UK coronavirus live: testing shortage could lead to ‘lockdown by default’, says teaching union head

News updates: government facing escalating pressure over testing crisis ahead of PMQS, as hospitals plug holes in system

9.44am BST

Robert Buckland, the justice secretary, was doing the morning broadcast round today on behalf of the government. He was put up to talk about the sentencing white paper, but obviously was asked about coronavirus and the internal market bill too. Here are the main points.

The issue is this – we want to make sure that if we hit a situation where we have this kind of dislocation, this kind of crisis if you like, then we can act swiftly to bring into power the necessary regulations.

And I think while, absolutely we have got parliamentary procedures to allow secondary legislation to come into force with debate and scrutiny, we have to get the balance right.

If we reach that stage [where the government needs to use the powers in bill], the reason for it is because we judge that sadly, despite everybody’s best efforts, the EU is in a position where we think they are actually breaching their obligations to us.

I’m not really a wobbler. I’m someone who knows my own mind and the prime minister knows he will get very clear views from me.

There are of course huge positives in the in-person tests, 90%of those have been returned in a day, that’s great, but clearly when it comes to the tests we have to post out and the delayed response, there is much more work to do.

9.28am BST

Prof Andrew Hayward, director of University College London’s Institute of Epidemiology & Health and a member of the government’s Scientific Advisory Group for Emergencies, told the Today programme this morning that the government would need to “dramatically” increase Covid-19 testing to half a million people per day if testing was to cope with demand during winter.
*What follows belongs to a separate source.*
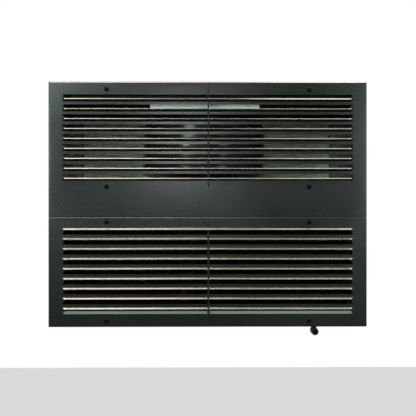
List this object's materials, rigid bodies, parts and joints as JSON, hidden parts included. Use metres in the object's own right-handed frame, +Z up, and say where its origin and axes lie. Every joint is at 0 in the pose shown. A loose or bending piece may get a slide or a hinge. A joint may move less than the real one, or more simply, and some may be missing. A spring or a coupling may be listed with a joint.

He explained:

The background to this of course is that we would expect the demand and the capacity to need to rise quite rapidly over the autumn and winter as the number of people who develop symptoms that could be Covid increase.

Some of our research has shown that at least in the winter, you would expect about half a million people a day to develop symptoms that are typical of Covid – and that would be in a winter when there was no Covid – so you can see that the capacity requirements will have to increase dramatically if we are going to keep up.

I think it is possible from a laboratory perspective, I think perhaps one of the more challenging bits is making sure people can be tested close to home because that is one of the key delays at the moment in the system. It is those delays that effect the effectiveness of the system.